WORK REQUIRED —
Set down exactly the lines in the records below that run from the line with "parts, BRACKET_SCREW_RADIUS, BRACKET_SCREW_LENGTH)" to the line with "bpy.data.objects.remove(obj)", inclusive, and nothing more.

DATA FOR THIS EXERCISE —
--- --- ---

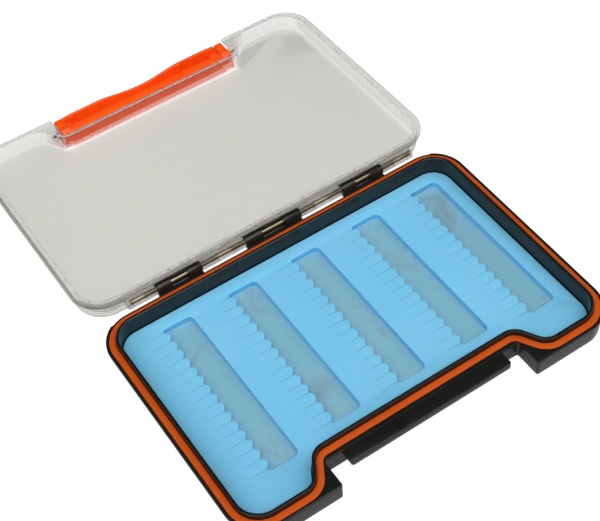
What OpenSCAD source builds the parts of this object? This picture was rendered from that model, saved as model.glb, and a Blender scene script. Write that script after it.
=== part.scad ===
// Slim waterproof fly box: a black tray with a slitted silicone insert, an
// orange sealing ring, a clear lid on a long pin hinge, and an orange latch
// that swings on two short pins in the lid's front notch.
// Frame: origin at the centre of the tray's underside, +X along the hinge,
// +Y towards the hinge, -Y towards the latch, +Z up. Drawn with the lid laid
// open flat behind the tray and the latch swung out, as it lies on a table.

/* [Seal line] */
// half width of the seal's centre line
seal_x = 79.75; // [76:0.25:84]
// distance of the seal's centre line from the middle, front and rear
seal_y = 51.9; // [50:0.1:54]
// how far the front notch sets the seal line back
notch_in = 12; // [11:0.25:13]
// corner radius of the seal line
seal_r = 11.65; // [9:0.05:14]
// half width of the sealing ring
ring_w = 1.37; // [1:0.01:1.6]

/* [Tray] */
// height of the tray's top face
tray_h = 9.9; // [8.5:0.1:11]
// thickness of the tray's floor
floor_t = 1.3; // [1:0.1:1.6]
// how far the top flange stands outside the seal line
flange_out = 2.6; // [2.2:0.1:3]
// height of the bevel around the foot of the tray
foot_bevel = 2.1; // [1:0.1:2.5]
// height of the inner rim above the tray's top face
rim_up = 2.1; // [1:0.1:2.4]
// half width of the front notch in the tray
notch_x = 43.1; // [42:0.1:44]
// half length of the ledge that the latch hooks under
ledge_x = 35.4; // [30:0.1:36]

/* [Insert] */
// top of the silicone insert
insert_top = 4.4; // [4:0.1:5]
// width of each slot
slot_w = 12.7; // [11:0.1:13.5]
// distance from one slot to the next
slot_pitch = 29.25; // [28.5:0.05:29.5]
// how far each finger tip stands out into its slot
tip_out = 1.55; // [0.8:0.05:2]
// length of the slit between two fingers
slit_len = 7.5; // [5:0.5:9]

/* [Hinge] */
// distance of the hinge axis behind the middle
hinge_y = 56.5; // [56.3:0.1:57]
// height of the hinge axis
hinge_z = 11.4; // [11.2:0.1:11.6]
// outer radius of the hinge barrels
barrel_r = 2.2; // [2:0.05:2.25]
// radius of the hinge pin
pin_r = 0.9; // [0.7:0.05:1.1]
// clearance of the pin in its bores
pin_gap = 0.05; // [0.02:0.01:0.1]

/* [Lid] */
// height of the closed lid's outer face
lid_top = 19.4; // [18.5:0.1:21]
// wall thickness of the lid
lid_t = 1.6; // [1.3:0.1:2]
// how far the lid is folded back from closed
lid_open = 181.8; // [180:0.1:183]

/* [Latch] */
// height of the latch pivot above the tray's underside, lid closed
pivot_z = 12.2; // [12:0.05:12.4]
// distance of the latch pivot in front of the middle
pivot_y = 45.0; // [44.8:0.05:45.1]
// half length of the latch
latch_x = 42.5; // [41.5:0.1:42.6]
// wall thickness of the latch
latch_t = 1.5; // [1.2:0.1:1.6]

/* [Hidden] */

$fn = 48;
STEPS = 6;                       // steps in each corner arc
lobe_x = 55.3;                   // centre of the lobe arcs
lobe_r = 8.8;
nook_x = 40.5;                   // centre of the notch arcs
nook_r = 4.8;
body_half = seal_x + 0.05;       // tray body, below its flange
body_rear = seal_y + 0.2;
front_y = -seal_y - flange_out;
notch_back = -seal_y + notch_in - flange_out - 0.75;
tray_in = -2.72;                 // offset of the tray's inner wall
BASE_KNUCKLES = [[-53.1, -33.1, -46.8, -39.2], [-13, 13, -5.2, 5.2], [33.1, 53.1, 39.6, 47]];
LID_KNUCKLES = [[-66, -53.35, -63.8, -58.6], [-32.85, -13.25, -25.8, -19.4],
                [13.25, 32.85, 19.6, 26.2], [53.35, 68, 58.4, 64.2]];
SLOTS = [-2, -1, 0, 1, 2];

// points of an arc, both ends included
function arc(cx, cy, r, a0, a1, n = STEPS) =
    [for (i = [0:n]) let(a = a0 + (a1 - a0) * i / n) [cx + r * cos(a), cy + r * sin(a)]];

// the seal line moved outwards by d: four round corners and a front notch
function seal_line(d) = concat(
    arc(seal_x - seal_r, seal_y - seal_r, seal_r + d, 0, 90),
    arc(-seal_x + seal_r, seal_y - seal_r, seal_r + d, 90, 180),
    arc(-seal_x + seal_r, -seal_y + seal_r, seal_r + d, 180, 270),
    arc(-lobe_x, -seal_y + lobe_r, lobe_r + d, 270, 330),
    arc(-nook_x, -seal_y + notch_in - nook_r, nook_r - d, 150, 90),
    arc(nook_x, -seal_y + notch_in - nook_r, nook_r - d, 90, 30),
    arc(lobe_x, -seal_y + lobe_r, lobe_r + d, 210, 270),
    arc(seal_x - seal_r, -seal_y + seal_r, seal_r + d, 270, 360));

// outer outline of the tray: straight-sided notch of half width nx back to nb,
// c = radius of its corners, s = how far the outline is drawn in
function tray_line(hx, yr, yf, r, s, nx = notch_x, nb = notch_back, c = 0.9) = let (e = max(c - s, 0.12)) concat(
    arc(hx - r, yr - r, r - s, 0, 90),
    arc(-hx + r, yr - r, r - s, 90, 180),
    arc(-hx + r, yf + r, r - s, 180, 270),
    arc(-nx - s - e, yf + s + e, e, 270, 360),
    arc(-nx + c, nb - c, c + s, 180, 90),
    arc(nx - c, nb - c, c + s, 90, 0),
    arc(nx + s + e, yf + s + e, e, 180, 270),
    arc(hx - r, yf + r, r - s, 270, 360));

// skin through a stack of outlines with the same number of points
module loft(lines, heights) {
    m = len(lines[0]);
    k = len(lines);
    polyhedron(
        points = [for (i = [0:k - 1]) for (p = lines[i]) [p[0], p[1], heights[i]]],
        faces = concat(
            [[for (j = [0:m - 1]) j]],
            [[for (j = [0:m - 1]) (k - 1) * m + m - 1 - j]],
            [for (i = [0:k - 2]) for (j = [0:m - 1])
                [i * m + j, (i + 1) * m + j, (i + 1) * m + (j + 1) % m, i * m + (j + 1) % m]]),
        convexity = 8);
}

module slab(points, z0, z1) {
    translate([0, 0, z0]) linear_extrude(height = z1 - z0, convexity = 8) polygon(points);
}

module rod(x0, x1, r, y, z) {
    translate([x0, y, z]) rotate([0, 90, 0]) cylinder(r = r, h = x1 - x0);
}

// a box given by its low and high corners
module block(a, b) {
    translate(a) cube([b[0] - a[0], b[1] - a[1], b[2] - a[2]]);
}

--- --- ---

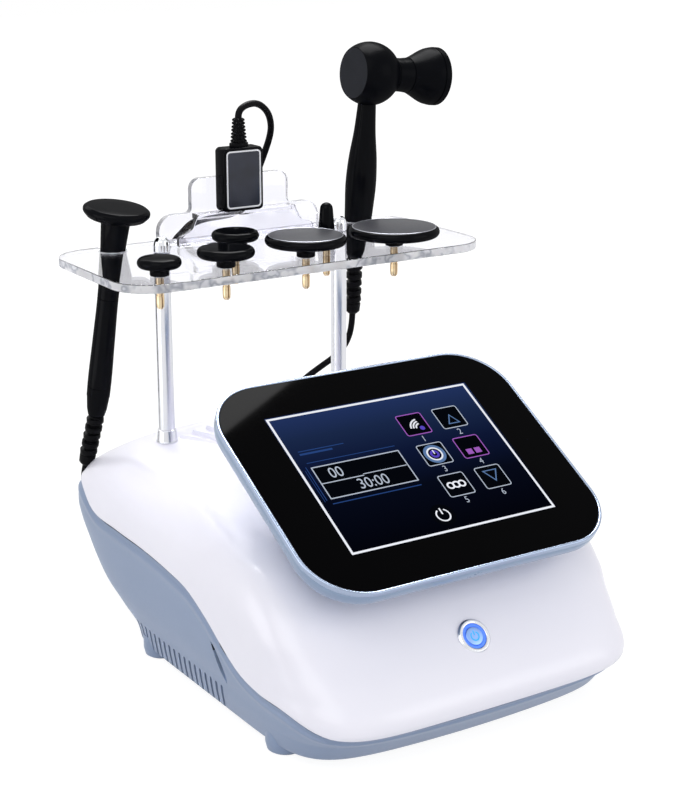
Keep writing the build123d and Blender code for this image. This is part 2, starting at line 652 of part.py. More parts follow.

--- --- ---

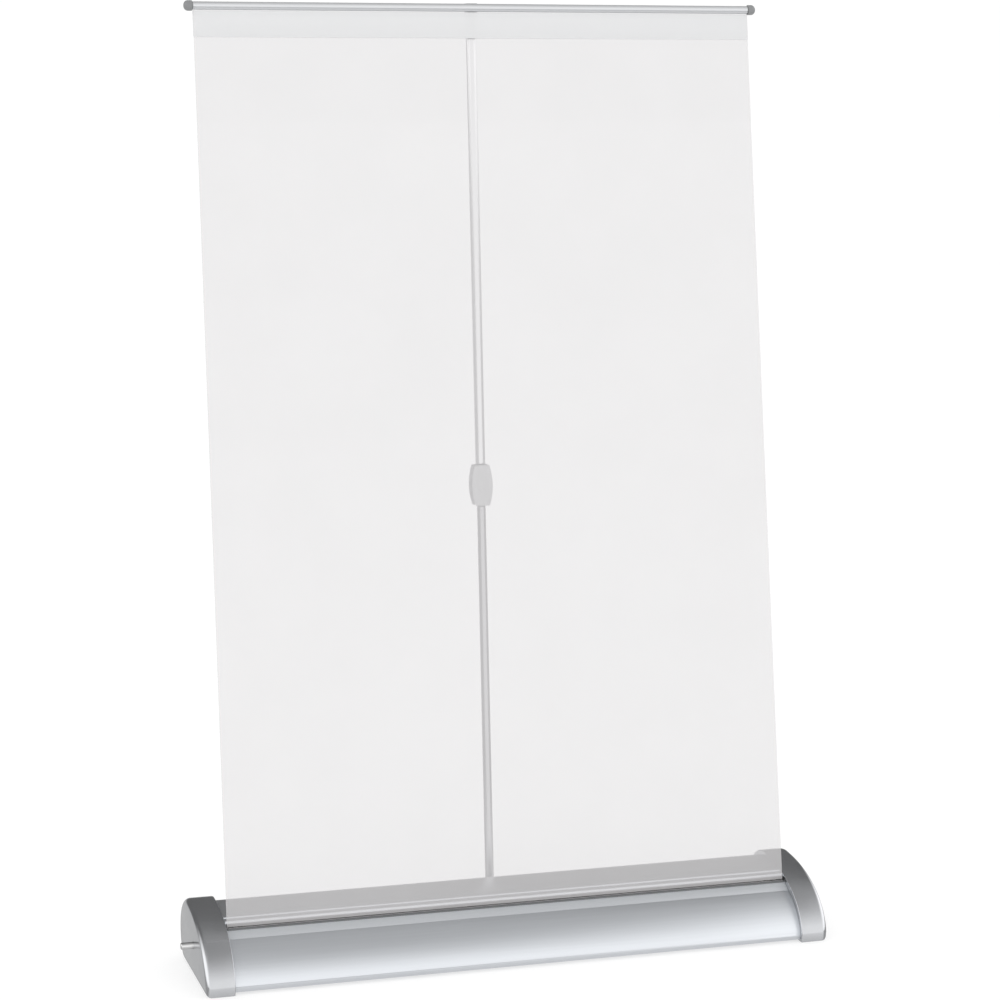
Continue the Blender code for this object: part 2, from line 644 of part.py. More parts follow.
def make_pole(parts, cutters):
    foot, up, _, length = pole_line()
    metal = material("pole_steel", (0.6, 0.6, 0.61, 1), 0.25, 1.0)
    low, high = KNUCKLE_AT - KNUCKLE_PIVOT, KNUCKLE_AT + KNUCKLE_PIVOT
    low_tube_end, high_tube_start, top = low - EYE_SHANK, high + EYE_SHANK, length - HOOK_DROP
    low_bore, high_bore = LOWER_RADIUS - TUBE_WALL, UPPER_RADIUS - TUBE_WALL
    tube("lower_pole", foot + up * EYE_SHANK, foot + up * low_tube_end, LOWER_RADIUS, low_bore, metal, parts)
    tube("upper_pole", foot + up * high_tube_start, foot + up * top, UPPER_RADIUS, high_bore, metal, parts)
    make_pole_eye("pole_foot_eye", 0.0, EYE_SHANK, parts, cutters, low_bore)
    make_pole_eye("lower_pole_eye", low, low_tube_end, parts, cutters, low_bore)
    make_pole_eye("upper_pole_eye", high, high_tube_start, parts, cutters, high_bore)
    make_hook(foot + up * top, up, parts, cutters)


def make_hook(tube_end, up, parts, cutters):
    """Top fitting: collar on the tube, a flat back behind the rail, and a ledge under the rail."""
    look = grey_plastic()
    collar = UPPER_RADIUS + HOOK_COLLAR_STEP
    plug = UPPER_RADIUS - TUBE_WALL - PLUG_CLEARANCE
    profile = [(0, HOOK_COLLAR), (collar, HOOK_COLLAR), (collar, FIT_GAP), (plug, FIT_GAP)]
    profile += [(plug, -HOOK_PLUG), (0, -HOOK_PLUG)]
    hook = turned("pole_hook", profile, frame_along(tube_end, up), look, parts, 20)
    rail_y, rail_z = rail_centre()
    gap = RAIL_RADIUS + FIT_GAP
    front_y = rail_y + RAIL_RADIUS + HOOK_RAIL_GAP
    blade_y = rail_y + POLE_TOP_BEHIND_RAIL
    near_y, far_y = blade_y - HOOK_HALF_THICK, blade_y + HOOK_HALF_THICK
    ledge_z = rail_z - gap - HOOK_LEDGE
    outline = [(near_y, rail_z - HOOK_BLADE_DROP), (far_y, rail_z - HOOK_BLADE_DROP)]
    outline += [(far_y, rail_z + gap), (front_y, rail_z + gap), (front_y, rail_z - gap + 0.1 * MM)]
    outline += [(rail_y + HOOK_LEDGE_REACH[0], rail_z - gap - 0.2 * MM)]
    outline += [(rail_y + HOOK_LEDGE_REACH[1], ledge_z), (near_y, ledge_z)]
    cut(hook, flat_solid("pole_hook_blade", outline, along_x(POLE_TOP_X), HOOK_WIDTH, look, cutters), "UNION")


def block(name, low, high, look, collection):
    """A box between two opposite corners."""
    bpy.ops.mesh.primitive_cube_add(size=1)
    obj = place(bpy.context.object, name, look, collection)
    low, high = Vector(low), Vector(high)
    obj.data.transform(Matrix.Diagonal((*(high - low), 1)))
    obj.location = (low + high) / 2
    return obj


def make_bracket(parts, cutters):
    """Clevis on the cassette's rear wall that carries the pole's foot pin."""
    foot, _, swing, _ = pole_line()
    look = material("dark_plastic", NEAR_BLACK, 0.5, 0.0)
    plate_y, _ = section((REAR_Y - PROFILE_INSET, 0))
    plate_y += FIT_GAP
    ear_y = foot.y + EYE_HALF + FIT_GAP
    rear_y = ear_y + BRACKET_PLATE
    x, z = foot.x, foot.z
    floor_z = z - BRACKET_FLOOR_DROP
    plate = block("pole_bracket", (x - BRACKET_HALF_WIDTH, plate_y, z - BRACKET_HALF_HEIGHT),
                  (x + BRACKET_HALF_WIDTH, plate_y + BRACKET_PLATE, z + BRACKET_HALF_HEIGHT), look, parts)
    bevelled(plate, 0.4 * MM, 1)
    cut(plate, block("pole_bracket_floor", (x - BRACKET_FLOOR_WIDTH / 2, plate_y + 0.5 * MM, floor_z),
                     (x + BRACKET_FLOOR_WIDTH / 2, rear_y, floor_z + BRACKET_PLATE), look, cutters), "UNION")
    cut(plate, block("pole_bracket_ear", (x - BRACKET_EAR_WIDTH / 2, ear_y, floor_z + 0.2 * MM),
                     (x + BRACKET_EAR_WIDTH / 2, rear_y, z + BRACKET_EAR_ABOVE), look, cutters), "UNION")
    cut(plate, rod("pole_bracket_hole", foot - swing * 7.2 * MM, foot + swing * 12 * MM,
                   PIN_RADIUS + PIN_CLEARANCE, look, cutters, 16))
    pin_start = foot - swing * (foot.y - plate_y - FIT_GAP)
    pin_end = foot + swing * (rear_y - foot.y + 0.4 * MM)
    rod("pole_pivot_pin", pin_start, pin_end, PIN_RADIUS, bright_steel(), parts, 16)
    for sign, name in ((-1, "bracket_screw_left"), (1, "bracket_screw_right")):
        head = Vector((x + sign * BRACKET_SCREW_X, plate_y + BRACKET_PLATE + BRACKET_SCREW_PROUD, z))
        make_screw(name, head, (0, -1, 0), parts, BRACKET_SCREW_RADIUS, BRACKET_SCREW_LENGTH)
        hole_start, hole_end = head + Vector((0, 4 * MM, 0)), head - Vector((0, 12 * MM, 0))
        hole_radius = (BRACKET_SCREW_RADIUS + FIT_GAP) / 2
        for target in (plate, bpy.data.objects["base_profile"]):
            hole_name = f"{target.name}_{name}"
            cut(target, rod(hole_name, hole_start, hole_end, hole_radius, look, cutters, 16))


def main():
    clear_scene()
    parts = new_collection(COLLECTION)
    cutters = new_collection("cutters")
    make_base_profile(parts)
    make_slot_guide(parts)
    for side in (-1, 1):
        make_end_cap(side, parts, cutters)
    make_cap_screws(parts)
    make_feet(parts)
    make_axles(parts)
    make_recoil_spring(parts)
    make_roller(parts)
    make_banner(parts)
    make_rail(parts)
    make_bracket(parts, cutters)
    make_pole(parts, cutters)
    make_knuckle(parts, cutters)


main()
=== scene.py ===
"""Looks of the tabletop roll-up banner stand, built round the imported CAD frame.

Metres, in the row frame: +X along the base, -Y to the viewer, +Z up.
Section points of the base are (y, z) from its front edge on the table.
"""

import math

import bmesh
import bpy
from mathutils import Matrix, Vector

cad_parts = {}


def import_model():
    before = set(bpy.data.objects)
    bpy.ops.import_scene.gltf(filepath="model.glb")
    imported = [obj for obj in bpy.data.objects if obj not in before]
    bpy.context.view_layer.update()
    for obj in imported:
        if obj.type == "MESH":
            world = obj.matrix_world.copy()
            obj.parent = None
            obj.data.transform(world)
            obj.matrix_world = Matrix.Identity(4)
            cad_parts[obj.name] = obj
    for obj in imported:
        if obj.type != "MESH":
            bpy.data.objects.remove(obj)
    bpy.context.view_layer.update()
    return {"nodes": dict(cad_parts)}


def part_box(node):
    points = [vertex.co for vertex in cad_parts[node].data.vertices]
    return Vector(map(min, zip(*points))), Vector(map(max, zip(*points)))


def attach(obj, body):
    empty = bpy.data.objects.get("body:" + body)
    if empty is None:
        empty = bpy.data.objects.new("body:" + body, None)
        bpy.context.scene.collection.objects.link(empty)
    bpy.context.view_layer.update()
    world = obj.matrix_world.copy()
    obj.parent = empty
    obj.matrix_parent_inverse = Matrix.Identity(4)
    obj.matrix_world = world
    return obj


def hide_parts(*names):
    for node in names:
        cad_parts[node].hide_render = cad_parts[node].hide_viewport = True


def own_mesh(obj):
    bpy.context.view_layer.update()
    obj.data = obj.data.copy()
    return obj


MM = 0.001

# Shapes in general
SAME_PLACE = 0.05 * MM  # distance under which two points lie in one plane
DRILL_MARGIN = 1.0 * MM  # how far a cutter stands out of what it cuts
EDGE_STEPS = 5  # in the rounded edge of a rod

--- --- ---

PROBLEM SOLUTION —
        make_screw(name, head, (0, -1, 0), parts, BRACKET_SCREW_RADIUS, BRACKET_SCREW_LENGTH)
        hole_start, hole_end = head + Vector((0, 4 * MM, 0)), head - Vector((0, 12 * MM, 0))
        hole_radius = (BRACKET_SCREW_RADIUS + FIT_GAP) / 2
        for target in (plate, bpy.data.objects["base_profile"]):
            hole_name = f"{target.name}_{name}"
            cut(target, rod(hole_name, hole_start, hole_end, hole_radius, look, cutters, 16))


def main():
    clear_scene()
    parts = new_collection(COLLECTION)
    cutters = new_collection("cutters")
    make_base_profile(parts)
    make_slot_guide(parts)
    for side in (-1, 1):
        make_end_cap(side, parts, cutters)
    make_cap_screws(parts)
    make_feet(parts)
    make_axles(parts)
    make_recoil_spring(parts)
    make_roller(parts)
    make_banner(parts)
    make_rail(parts)
    make_bracket(parts, cutters)
    make_pole(parts, cutters)
    make_knuckle(parts, cutters)


main()
=== scene.py ===
"""Looks of the tabletop roll-up banner stand, built round the imported CAD frame.

Metres, in the row frame: +X along the base, -Y to the viewer, +Z up.
Section points of the base are (y, z) from its front edge on the table.
"""

import math

import bmesh
import bpy
from mathutils import Matrix, Vector

cad_parts = {}


def import_model():
    before = set(bpy.data.objects)
    bpy.ops.import_scene.gltf(filepath="model.glb")
    imported = [obj for obj in bpy.data.objects if obj not in before]
    bpy.context.view_layer.update()
    for obj in imported:
        if obj.type == "MESH":
            world = obj.matrix_world.copy()
            obj.parent = None
            obj.data.transform(world)
            obj.matrix_world = Matrix.Identity(4)
            cad_parts[obj.name] = obj
    for obj in imported:
        if obj.type != "MESH":
            bpy.data.objects.remove(obj)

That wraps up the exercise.